Demand side management requires greater system sophistication than some utilities want to implement. Greater reliability means a paradigm shift, i.e., recognition that an upward aggregation of local generation, storage, and load control can make a difference. Furthermore, the environmental contribution of such technologies is fundamental, not secondary to such development. It is noteworthy that some of the areas where high temperatures are contributing to peak demand are areas well-suited for solar thermal electric power plants that run off the heat provided by the Sun.

California’s all-time record energy demand of 50,270 megawatts was set last July during a two-week heat wave blamed for hundreds of deaths. This year electricity again is in scarce supply. Simultaneously in the northern and southern parts of the state, temperatures are high. There also are high temperatures throughout Arizona, New Mexico complicating the state’s efforts to pull in energy.

California’s electric usage curve yesterday hit a maximum of 48,000 megaWatts (48 gigaWatts); and, because it’s close to California’s total capacity (about 55,000 megaWatts), there was a “flex alert”.

Doug Korthof asks, “O.K., how much solar power it would take to meet ALL of that 48,000 megaWatts; and, not only get rid of the daytime alert, but also allow them to shut off nuclear and out-of-state coal plants?”

We’re dealing with capacity, or energy generated, so we would need, at only 10% efficiency of 100 Watts per square meter, about 480 million panels (48,000/100), or about 480 million square yards.

Let’s say there’s about 10M buildings, commercial and residential, with roofs, and that each roof averages 30 square yards. That takes care of 300 million of the panels right there.

Of course, there’s shading and other issues; but Santa Monica did a “rooftop resource” study that proved they could produce their own peak energy — all of it. So let’s stick with these numbers, for now.

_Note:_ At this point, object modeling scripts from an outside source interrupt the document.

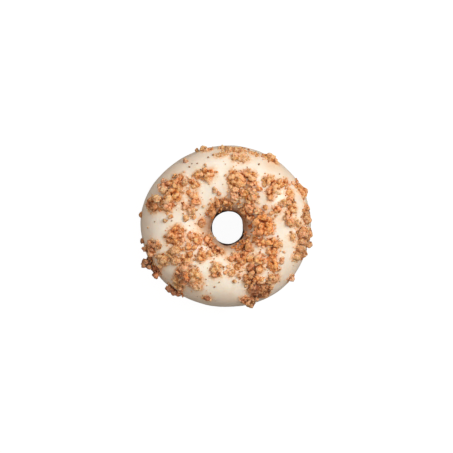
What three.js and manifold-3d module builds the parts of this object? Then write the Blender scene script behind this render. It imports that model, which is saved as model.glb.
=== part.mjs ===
// Iced ring doughnut with baked crumbs on its icing, lying on its flat underside.
// Millimetres, +Z up. The origin is the middle of the underside of the whole part's box.
//
// Places on the ring are given by a bearing (degrees anticlockwise from +X round the ring's axis)
// and a tilt (degrees round the section: 0 at the outermost belt, 90 at the crest, 180 in the hole).

import * as THREE from "three";
import { mergeVertices } from "three/addons/utils/BufferGeometryUtils.js";
import Module from "manifold-3d";

const wasm = await Module();
wasm.setup();

// ---- Driving dimensions ----

const icedRadius = 43.8; // mean outer radius, over the icing
const holeRadius = 8.8; // mean radius of the hole at its narrowest
const holeCentre = { x: 0.5, y: -0.6 }; // the hole lies a little off the ring's middle
const beltHeight = 14.5; // height at which the ring is widest
const crestHeight = 30.5; // top of the dough
const footTilt = 66; // tilt below the belt at which the section meets the flat underside
const sectionFullness = 2.25; // superellipse exponent: 2 is an ellipse, more is squarer

const icingThickness = 1.4;
const icingOuterTilt = -13; // where the icing ends outside, just below the belt
const icingInnerTilt = 156; // where the icing ends inside the hole
const touchingGap = 0.3; // gap between pieces that touch

const crumbRise = 0.74; // a lump's height as a share of its mean width
const crumbSeat = 0.24; // height of a lump's middle over the icing, as a share of its height
const crumbRoughness = 0.12; // depth of a lump's dents, as a share of its radius
const dentRates = [3.1, 3.7, 4.3]; // how quickly the dents follow each other along a lump's axes
const dentShifts = [5.3, 4.1]; // move the dents on with the lump's place, so that no two are alike
const crumbSpread = 1.12; // lumps of one clump are this much wider, so that they grow together
const neckReach = 0.9; // lumps further apart than this share of their mean width are joined by a neck
const neckShare = 0.85; // width of a neck, as a share of the mean width of its lumps
const flankLimit = 0.93; // rim crumbs sit where the flank is this share of its half width out

// Slow waves round the ring: number of lobes, depth and the bearing of a peak.
const outlineWaves = [
  { lobes: 1, depth: 0.3, peak: 140 },
  { lobes: 2, depth: 1.15, peak: 2 },
  { lobes: 3, depth: 0.25, peak: 50 },
  { lobes: 5, depth: 0.25, peak: 18 },
];
const crestWaves = [
  { lobes: 2, depth: 0.4, peak: 60 },
  { lobes: 3, depth: 0.35, peak: 10 },
];
const outerLipWaves = [
  { lobes: 3, depth: 4, peak: 75 },
  { lobes: 7, depth: 4.5, peak: 20 },
  { lobes: 11, depth: 2.5, peak: 8 },
];
const innerLipWaves = [
  { lobes: 2, depth: 3, peak: 30 },
  { lobes: 5, depth: 3, peak: 10 },
];

const doughLook = { color: 0xb9783f, roughness: 0.8, metalness: 0 };
const icingLook = { color: 0xf1e4d0, roughness: 0.35, metalness: 0 };
const crumbLook = { color: 0xc88c5f, roughness: 0.85, metalness: 0 };

// Every crumb clump, as the lumps that have grown together in it. A lump is
// [x, y, width along X, depth along Y], placed in plan from the ring's axis.
const crumbClumps = [
  // along the far rim
  [[-12.8, 41.3, 3.8, 3], [-10.2, 40.5, 3.8, 2.8]],
  [[-1.6, 41.8, 4, 3.2], [1.4, 40.3, 3.8, 3.8], [4.6, 40.5, 4.8, 4], [8, 40.1, 4, 3.4]],
  [[-4.4, 37.4, 3.2, 2.6], [-1.6, 38, 3.8, 3]],
  [[4, 36.6, 3.6, 3.2], [7.2, 36.4, 5.4, 4.6], [10.3, 35.8, 2.8, 2.8]],
  [[14.1, 38.7, 3.8, 3], [16.3, 37.9, 2, 2]],
  [[23.4, 37.7, 3.8, 3], [26.3, 35.2, 3.8, 4.6]],
  // between the far rim and the hole
  [[6.2, 24, 6.8, 6.4], [3.2, 28, 3.4, 3.4], [2.1, 24.8, 3.6, 4], [3.6, 21.4, 3.8, 3.6],
   [8.4, 26.8, 3.6, 3.4]],
  [[12.8, 26.6, 5, 4.6], [13, 23.2, 4.8, 4]],
  [[4.2, 16.2, 3.6, 3], [5.6, 18.7, 3.8, 3.2], [9, 17.3, 5, 4.8], [12.4, 14.2, 5.2, 4.2]],
  // far left
  [[-14.8, 26.9, 3.8, 4.4], [-11.4, 27.8, 3.6, 3.4], [-8.2, 28.1, 3.6, 3.8], [-9.6, 25.9, 3.4, 2.4]],
  [[-18.2, 23.6, 3.6, 3.4], [-17, 21.2, 3.4, 3.2]],
  [[-32, 21.7, 3.8, 3.6], [-28.6, 23.2, 4.2, 3.8], [-25, 24.4, 4.2, 4], [-23.8, 21.7, 3.6, 3.2]],
  [[-29.8, 16.6, 3.8, 3.8], [-27.2, 18.2, 5, 4.4], [-25.6, 15, 4.8, 4]],
  [[-39.9, 12.8, 4.4, 4.2], [-38.1, 10.4, 5.2, 4.8]],
  [[-32.8, 12.9, 4.4, 3.6], [-31.6, 10.2, 3.4, 3.2], [-29, 11.3, 4, 5]],
  [[-19.7, 17.6, 3, 2.6], [-17.5, 15.8, 3.6, 3.2], [-15.7, 13.1, 3.8, 3.4]],
  [[-21.8, 10.2, 3, 3], [-18.9, 9.2, 4.8, 4.6]],
  // far right
  [[22.2, 24.4, 4.2, 4], [24.6, 22.4, 3.8, 3.8], [28, 22, 4.4, 4.4], [31.1, 22.6, 3.4, 3.6]],
  [[22.6, 18.8, 4.8, 4.2], [22.5, 15.8, 3.6, 3.2]],
  [[33, 17.9, 5, 4.2]],
  [[38.2, 20.8, 4.4, 4.8], [40.7, 17.8, 4.8, 4.8]],
  [[32.7, 13.4, 3.8, 4.2], [34.1, 9.9, 4.8, 4.8], [32.7, 6.5, 3.6, 3.4]],
  [[26.4, 8.9, 4.3, 4.6]],
  [[42, 10.2, 2.8, 4.4], [42.3, 6.8, 4.6, 4], [42.4, 3.6, 5.8, 4.6]],
  [[34.8, 2, 4.4, 3.8], [37.4, 0.8, 3, 2.6]],
  // round the hole
  [[10.8, 10, 5.2, 4.6], [9.2, 7.6, 3.6, 3.8]],
  [[17.2, 3.7, 4.8, 5], [21.8, 3.4, 3.6, 3.8], [19, 0.8, 4.2, 3.8], [16.4, -2, 5, 4.8],
   [21.2, -2.2, 5, 4.4]],
  [[0.9, 12.1, 4.6, 3.4], [-3.6, 12.8, 5, 3], [-6.6, 11.3, 3.2, 3], [-7.7, 8.7, 3.4, 4.2]],
  [[-13, 1.6, 4.8, 5]],
  [[-9.6, -6.4, 3.8, 4.4], [-8.2, -9.6, 3.2, 3.4], [-6, -12.4, 4, 3.8], [-2.9, -13, 3.2, 3]],
  [[9.4, -8.6, 4, 3.2], [7.4, -10.6, 3.4, 2.6], [11.3, -11.3, 4, 3.8]],
  [[14.8, -6, 3.2, 2.8], [17.4, -8, 4.8, 3.8]],
  // near left
  [[-26.8, -2.1, 4.2, 4.2], [-23.9, -2.3, 4, 4], [-27, -6.4, 5, 4.8], [-30.1, -7, 3, 3.4],
   [-25, -8.4, 4, 3.2]],
  [[-26.7, -11.6, 4.8, 4.4], [-28.2, -15.2, 4.2, 4], [-26.2, -17.6, 4.6, 4]],
  [[-22.6, -16.6, 3, 3], [-20.6, -17.9, 3.6, 4.6], [-19.4, -14.8, 3.8, 3.6]],
  [[-18.4, -5.4, 4, 3.4], [-14.5, -6.9, 4.4, 4.8]],
  [[-12.6, -15.2, 4.8, 4.8], [-9.4, -14.1, 3.4, 3]],
  [[-36.2, -10.1, 3.6, 3.8], [-39.2, -9.8, 4.4, 4.4], [-40.3, -12.3, 4.2, 4.4]],
  [[-43, -18.9, 4, 4.6], [-40.3, -17, 4, 3.8], [-41.6, -21.2, 3.8, 3.2]],
  [[-37.2, -22.6, 4.8, 4.8], [-37.9, -25.6, 4, 3]],
  [[-34.8, -16.7, 4, 4], [-32.2, -17, 3.4, 3.8], [-33.8, -20, 3.6, 3]],
  [[-22.2, -21.9, 4.2, 4.4], [-22.2, -25.3, 3.8, 4], [-22.2, -28.8, 3.8, 4.4], [-26, -28.2, 5, 5],
   [-25, -31.3, 4, 3.2]],
  [[-17.2, -24.4, 4.6, 4.6], [-14.8, -26.4, 3.6, 4], [-17.2, -28.8, 4.8, 4.8], [-15.6, -31.8, 4.6, 4]],
  [[-30.4, -32.8, 3.8, 3.6], [-27.9, -34.4, 4, 3.6], [-25.6, -35.7, 3.6, 3]],
  [[-10.3, -37.6, 4.4, 3.4]],
  [[-7.2, -25, 2.6, 2.6], [-5.4, -21.8, 5.2, 5], [-4.2, -24.6, 3.4, 3]],
  // near right
  [[2.4, -24, 4.6, 3.8]],
  [[2.3, -16.6, 3, 3], [5.4, -15.4, 5, 4.8], [8.6, -14.1, 3.4, 3.2], [7.8, -18.4, 4.2, 3.8],
   [6, -20.7, 3.2, 2.8]],
  [[34.6, -5.5, 3.6, 4.2]],
  [[40, -2.4, 5.2, 5.2], [42.6, -5, 4.6, 5.2], [39.4, -6.8, 4.6, 4.4], [42.8, -8.5, 3.8, 3.6]],
  [[38.5, -12.4, 5, 4.4], [37.4, -15.5, 4.8, 4], [41, -14.6, 3.8, 3.8]],
  [[34.7, -27.7, 3.8, 3.6]],
  [[22.6, -7.9, 4.4, 3.8], [25.2, -9.4, 3.8, 4.8], [23.4, -12.8, 4.2, 4.2],
   [23.4, -16.8, 4.8, 4.6], [24, -20.4, 5, 4.6]],
  [[12.6, -16.8, 4, 4], [16.2, -17, 4.4, 4.2], [19.1, -18, 3.2, 3.4]],
  [[16.6, -22, 4, 4.2], [12.4, -21.6, 4.6, 4], [13.2, -24.4, 4, 3.6], [11.2, -27.4, 4.8, 5],
   [15.2, -27.4, 4.2, 5]],
  [[23.4, -27.6, 4.2, 4.6], [26, -27.4, 3.4, 5]],
  [[21.2, -31.8, 4.8, 4.6], [17.3, -33.2, 5.4, 5.2], [13, -32.8, 4.8, 5.2], [16.2, -36.4, 4, 3.4],
   [20.2, -35.6, 4.6, 3.8]],
  [[9.4, -37.9, 4.4, 3.8], [12.6, -38.6, 4.8, 4.2], [12.9, -40.9, 4.4, 4.2]],
];

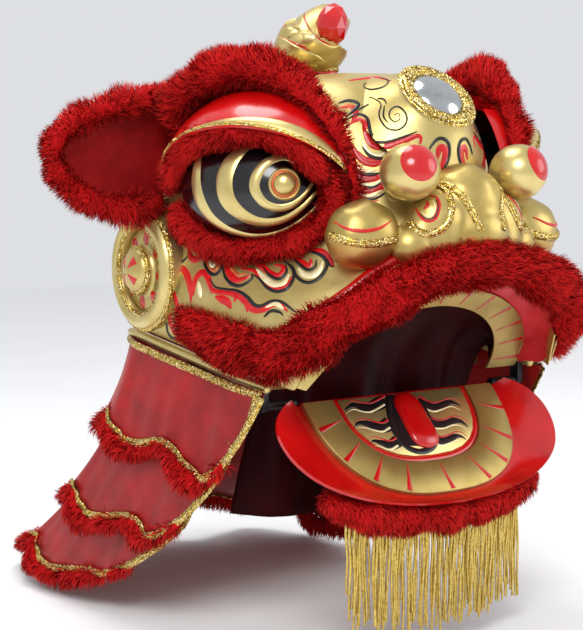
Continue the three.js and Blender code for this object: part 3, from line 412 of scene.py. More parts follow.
darkMetal = plainMaterial("blackedSteel", "#2A2A2C", "#3A3A3E", 0.45, 0.9)
redGlass = glossMaterial("redFacetedGlass", "#B40409", "#D20A0E", 0.06, 0.5)
print("materials ready")


# Fur

def trianglesOf(mesh):
    mesh.calc_loop_triangles()
    points = np.empty(3 * len(mesh.vertices), np.float32)
    mesh.vertices.foreach_get("co", points)
    normals = np.empty(3 * len(mesh.vertices), np.float32)
    mesh.vertex_normals.foreach_get("vector", normals)
    corners = np.empty(3 * len(mesh.loop_triangles), np.int32)
    mesh.loop_triangles.foreach_get("vertices", corners)
    return points.reshape(-1, 3), normals.reshape(-1, 3), corners.reshape(-1, 3)


def unit(rows):
    return rows / np.maximum(np.linalg.norm(rows, axis=1, keepdims=True), 1e-9)


def softNoise(points, size, seed):  # slow waves through space, the same every run
    waves = np.random.default_rng(seed)
    total = np.zeros((len(points), 3))
    for _ in range(5):
        pitch = waves.normal(0, 1, (3, 3)) / size
        total += np.sin(points @ pitch + waves.uniform(0, 6.28, 3))
    return total / 2.2


hair = {"tuftSize": 12, "swell": 2, "tuft": 0.22, "droop": 0.25, "curl": 0.6, "knee": 0.55, "narrow": 0.8,
        "shortest": 0.65, "longest": 1.15, "wave": 0.25, "waveSize": 16, "twist": 0.5, "soft": 0.35,
        "quickShare": 0.5}
strandUv = [0, 0, 0.55, 0, 0.55, 0.55, 0.55, 0.55, 1.0]  # how far along the hair each triangle corner is


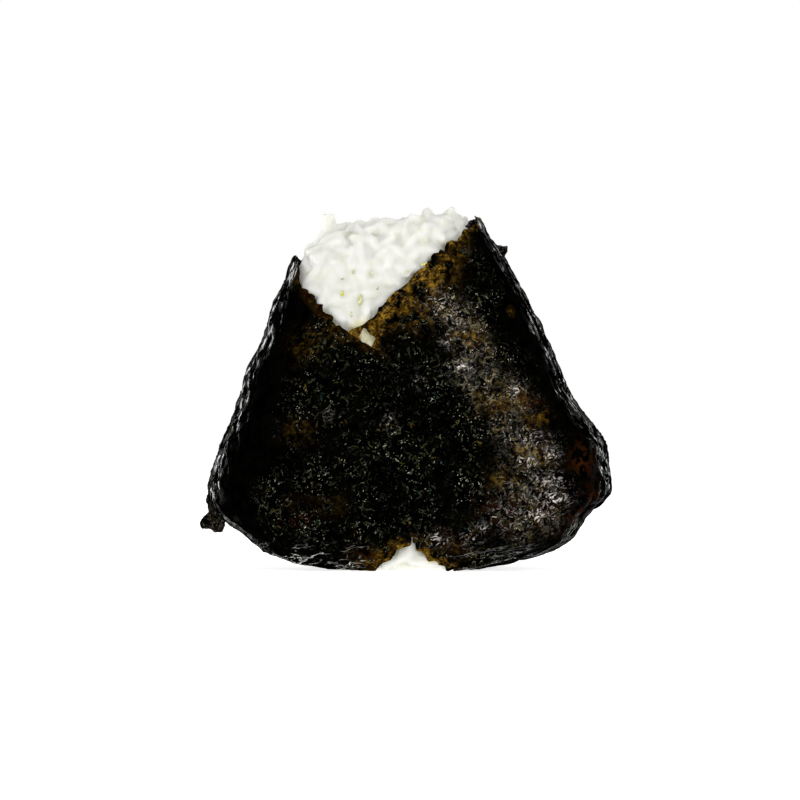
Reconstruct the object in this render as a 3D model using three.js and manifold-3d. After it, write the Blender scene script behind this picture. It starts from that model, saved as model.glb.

Photo: Borrego Solar Systems, Inc.
At the Fairbanks Ridge Family Apartments, 20 carports will be generating power. Using solar energy for air conditioning makes particular good sense.

The other 180 million panels would, if used to cover parking garages and carports, be 6 panels per car, since there are 30 million cars in California. So we could build “solar porticos”, such as at SCAQMD and at the Helms site in Culver City, and in many other places where cars park. And we’d need to shelter each car with a
portico of only 6 square meters.

Well, this is just a thought experiment, but you get the picture. There’s LOTS of unused solar peak resources, and EVERYWHERE you see a sunny field or rooftop, that’s a potential revenue source.

All it takes is the will.

Now let’s look at the cost. 480M panels, installed, amount to about 48,000,000 kilo-Watts (48,000 mega-Watts). The rule of thumb for installed systems is $9-$10/Watt, but for large systems, and those without red tape, it’s about $8/Watt. So that’s a total of less than $480,000,000,000 or 480 Billion dollars for ALL of California to “go solar” and get rid of other daytime power plants!

And this is a one-time expense, not a recurring nightmare like San Onofre, which discharges nuclear waste each day into the Ocean outfall, along with two BILLION gallons of heated water riddled with dead and dying Ocean creatures. And which discharges radioactive Xenon periodically from the two remaining containment domes, which drifts out over the highway nearby.

This means San Onofre, Palo Verde and Devils Canyon NUKES can be closed, the coal plants in NV and UT can be shut down, and the obsolete single-pass steam plants that are killing the Ocean in Huntington Beach and Los Alamitos can be shut down until upgraded!

Not exactly a lot of money, considering how much we blow down the rat-hole on natural gas, coal, nuclear power, and the war in Iraq and Afghanistan, and the other handouts to Big Oil.

P.S. Doing ALL of America would be about 8 times the cost for California, or less than 5 Trillion dollars. Amortized over 25 years, that’s 200 Billion per year. About what the gambling industry makes.

The value of the PDSI (Palmer Drought Severity Index) is reflective of the how the soil moisture compares with normal conditions. A given PDSI value is usually a combination of the current conditions and the previous PDSI value, so the PDSI also reflects the progression of trends, whether it is a drought or a wet spell.

Now Korthof is in the solar biz, so he is promoting what he knows (and by which he profits), whereas Khosla suggests that improved transmission plus greater investment in CSP (Concentrating Solar Power). This blog would take the sackcloth Woolsey approach and say that both are correct. From a strategic sense, installing photo voltaic systems would seem to make sense wherever there is the potential for water shortages. From a political sense, centralized, utility scale solar thermal electric power make sense where there is sufficient energy and adequate transmission capability.

Since each depends upon solar energy, neither addresses the intermittent nature of solar, which is an oversight of the Korthof thought experiment.